Friday, December 21, 2018

'I Belonged to the Compton-Burnett Cult Myself'

“Southern men did not create their gun culture for reasons of machismo. If you had asked my father or grandfather why they hunted they would have given the same answer. ‘To eat quail, you fool. Why else?’”

A refreshing gust of realism brought to an “issue” customarily chewed on by gasbags of all stripes. Turner Cassity can be counted on to be simultaneously contrary and illuminating. Except for his time in the U.S. Army, during but not in the police action in Korea, Cassity most likely never discharged a firearm in his life. Neither hunter nor survivalist, he was a poet and librarian, not notably gun-crazy occupations. He was also an independent thinker, a subspecies threatened with extinction. Cassity was immune to clichés and conventional sentiment. He must have been as entertaining in conversation as he was in poetry and prose, an unlikely hybrid of Dr. Johnson and Oscar Wilde. He continues:

“They would also have been the first to say that handgun control will not accomplish much. The cemeteries are full of people who were blown away with shotguns, but the motive was more often greed than masculinity. Machismo is a notion they would have hooted at. Something for Hispanics to become exercised over, like guitar music, or the face of Jesus on a tortilla. If there were no other way to obtain quail I should myself be out in the forest blasting away, as frightening as, with my myopia, that thought is.”

More evidence of unbenighted wit from the manuscript I wrote about in Thursday’s post. Cassity is more interested in truth than in pleasingly lockstep conformity of opinion. This is the poet who writes in “An Attempt to Explain Anorexia Nervosa to Lillian Russell” (Between the Chains, 1991):

“There is no remedy. It first reveals
Itself in an insatiable desire to
Purchase women's magazines. It strikes
High-fashion models, who at least die rich.”

Here is Cassity, once a student of Yvor Winters at Stanford, on the books of childhood:

“It is traditional in literary autobiography to enumerate one’s childhood reading. I am surprised that writers are so willing to tip their hands, but as I have already tipped mine I might as well come out and say that I chose books for their illustrations. I read the first two books of Paradise Lost, and The Rime of the Ancient Mariner, exactly as one would read any other science fiction. You will guess who the artist was [Gustave Doré]. Even he could not get me through The Divine Comedy, though he managed to make London poverty more interesting than ever Dickens did. At this moment I would not read David Copperfield if you went macho and held a shotgun to my head.”

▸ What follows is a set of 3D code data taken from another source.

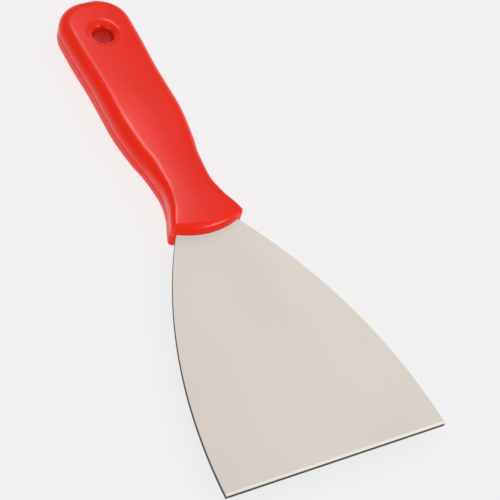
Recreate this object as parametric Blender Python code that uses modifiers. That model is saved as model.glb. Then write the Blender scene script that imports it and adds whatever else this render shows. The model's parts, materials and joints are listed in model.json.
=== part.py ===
"""Hive tool: a broad, flared stainless scraper with a plastic handle made of two halves.

The blade is one pressing with a hidden tang. The tang lies in a pocket between the handle's halves,
and two steel dowels run through it into a boss of each half. The halves meet at the blade's
mid-plane. World frame: +X along the tool to the blade's tip, +Y across it, +Z up, with the origin
under the middle of the tool, on the surface that it lies on.

Shapes are made in the tool's own frame, whose origin is the middle of the tip's edge: a point that
lies "back" from the tip is at x = -back, and z = 0 is the blade's mid-plane.
"""
import math

import bmesh
import bpy
import numpy as np

# Driving dimensions, in metres
TOOL_LENGTH = 0.252
MATING_GAP = 0.0003              # between pieces that touch

# Blade
BLADE_WIDTH = 0.100
BLADE_THICKNESS = 0.0020
BLADE_SIDE_RADIUS = 0.240        # each side is one arc
BLADE_ARC_LEAD = 0.005           # the arc's centre is this far in front of the tip
SHOULDER_BACK = 0.1215           # where the blade steps in to the tang
TANG_END_BACK = 0.1900
TANG_WIDTH = 0.0150
TANG_CORNER_RADIUS = 0.003

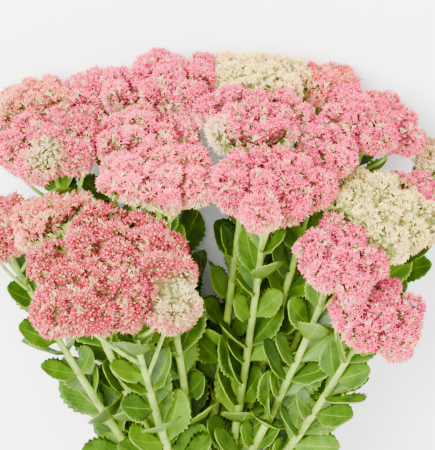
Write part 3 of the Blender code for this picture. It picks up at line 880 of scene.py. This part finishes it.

Cassity, displaying good taste, has good things to say, usually in passing, about Kipling, E.A. Robinson, H. Rider Haggard, Nostromo, From Here to Eternity (the novel) and silent movies. His mother and grandmother accompanied silent films on piano in Mississippi theaters. Cassity is an enthusiastic ad hoc critic of architecture, especially theaters. Here he is on being stationed in Puerto Rico:

“Culture at Tortuguero had been ongoing. In the seclusion of the net I read Buddenbrooks, Resurrection, War and Peace, The Possessed, and all of Proust. My reading list will convey to you the amount of time we had on our hands. I gave up on Ulysses. Dublin is just not as interesting as Lübeck. Dublin is not as interesting as Arecibo.”

And here he describes his success as a librarian working in South Africa:

“Ladies left the tennis courts and swimming pools to storm our doors. I can report that both Muriel Spark and Iris Murdoch were popular, and that Ivy Compton-Burnett was a positive cult. I belonged to the Compton-Burnett cult myself, and still do. The Mandelbaum Gate suggests that Miss Spark could deal lethally with Johannesburg, but to do it full justice would require Dame Ivy.”

Without citing the source, Cassity then quotes an interview with Compton-Burnett: “I believe it would go ill with many of us, if we were faced by a strong temptation, and I suspect that with some of us it does go ill. . . Isolation and leisure put nothing into people. But they give what is there, full play. They allow it to grow according to itself, and this may be strongly in certain directions.”

1 comment:

Thomas Parker said...

Anyone who puts in a good word for James Jones is ok with me. From Here to Eternity is a great American novel that will never, ever be taught in a college classroom, and is all the better for it.